Scan the material for the word "FreeCAD", and copy each line where it shows up.

*Data section:*
"""
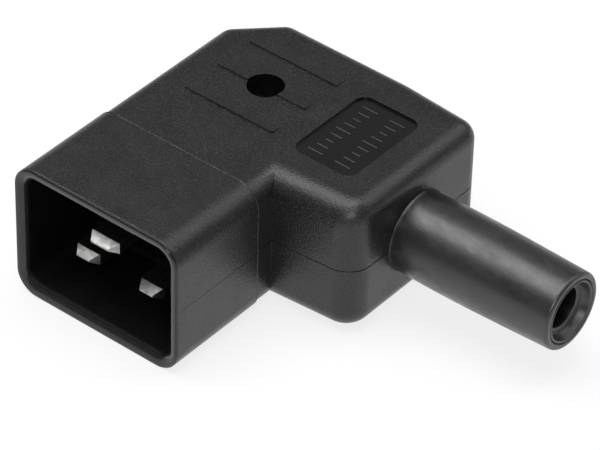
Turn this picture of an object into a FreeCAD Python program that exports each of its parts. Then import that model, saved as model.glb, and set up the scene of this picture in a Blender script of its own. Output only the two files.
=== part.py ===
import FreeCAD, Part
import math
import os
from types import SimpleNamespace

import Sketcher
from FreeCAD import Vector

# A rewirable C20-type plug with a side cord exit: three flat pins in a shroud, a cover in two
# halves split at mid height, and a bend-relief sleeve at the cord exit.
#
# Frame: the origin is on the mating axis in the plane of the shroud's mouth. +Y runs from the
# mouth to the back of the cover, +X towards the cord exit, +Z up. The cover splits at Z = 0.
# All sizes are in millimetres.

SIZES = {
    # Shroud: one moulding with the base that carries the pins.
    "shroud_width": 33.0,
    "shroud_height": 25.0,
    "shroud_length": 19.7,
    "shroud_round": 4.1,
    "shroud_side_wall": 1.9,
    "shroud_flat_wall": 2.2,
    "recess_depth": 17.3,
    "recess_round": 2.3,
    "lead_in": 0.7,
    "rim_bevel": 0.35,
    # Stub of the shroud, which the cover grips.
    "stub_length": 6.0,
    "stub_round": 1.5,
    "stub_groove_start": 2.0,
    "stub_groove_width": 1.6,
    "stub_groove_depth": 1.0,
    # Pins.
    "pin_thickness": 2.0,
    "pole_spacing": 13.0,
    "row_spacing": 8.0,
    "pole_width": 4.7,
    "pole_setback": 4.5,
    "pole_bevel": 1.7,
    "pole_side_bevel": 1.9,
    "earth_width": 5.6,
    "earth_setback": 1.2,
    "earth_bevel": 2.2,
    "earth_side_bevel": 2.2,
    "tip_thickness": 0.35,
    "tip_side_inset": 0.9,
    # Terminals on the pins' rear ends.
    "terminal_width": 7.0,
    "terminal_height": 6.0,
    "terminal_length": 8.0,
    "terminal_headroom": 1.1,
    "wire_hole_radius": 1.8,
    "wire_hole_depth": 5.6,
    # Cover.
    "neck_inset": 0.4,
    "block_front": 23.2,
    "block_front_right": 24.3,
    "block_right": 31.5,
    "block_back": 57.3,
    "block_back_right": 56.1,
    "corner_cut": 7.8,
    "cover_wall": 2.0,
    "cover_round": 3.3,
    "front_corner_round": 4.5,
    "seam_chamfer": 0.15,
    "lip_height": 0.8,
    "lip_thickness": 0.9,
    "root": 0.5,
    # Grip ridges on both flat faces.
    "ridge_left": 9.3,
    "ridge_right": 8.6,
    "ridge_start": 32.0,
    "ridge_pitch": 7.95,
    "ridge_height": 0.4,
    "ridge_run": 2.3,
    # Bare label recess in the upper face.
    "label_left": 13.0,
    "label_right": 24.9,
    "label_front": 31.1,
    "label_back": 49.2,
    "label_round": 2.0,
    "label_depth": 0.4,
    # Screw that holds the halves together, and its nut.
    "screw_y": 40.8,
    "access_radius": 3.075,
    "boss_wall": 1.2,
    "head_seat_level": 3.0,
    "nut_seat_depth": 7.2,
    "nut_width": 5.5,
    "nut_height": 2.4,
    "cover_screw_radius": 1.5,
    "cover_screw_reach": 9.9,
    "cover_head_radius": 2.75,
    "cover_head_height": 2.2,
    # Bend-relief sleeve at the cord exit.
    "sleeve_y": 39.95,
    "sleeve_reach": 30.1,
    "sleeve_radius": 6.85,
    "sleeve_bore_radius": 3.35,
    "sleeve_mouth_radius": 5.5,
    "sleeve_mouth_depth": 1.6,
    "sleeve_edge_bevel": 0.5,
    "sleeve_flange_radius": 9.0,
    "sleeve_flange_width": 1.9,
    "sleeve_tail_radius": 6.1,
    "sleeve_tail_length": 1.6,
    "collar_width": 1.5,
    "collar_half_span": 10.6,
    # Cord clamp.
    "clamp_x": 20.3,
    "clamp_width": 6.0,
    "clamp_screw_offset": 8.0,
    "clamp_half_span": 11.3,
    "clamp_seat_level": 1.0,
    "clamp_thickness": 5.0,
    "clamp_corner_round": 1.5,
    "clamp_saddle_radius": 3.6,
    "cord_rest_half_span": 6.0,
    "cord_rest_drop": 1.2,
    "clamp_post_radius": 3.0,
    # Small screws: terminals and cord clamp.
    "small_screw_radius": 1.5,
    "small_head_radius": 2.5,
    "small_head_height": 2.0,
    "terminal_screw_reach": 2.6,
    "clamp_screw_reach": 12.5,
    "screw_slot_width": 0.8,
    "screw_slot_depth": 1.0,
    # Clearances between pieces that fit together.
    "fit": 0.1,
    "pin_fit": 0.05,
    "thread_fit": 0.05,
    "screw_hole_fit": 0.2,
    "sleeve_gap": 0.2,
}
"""
*Output of the exercise:*
Turn this picture of an object into a FreeCAD Python program that exports each of its parts. Then import that model, saved as model.glb, and set up the scene of this picture in a Blender script of its own. Output only the two files.
import FreeCAD, Part
from FreeCAD import Vector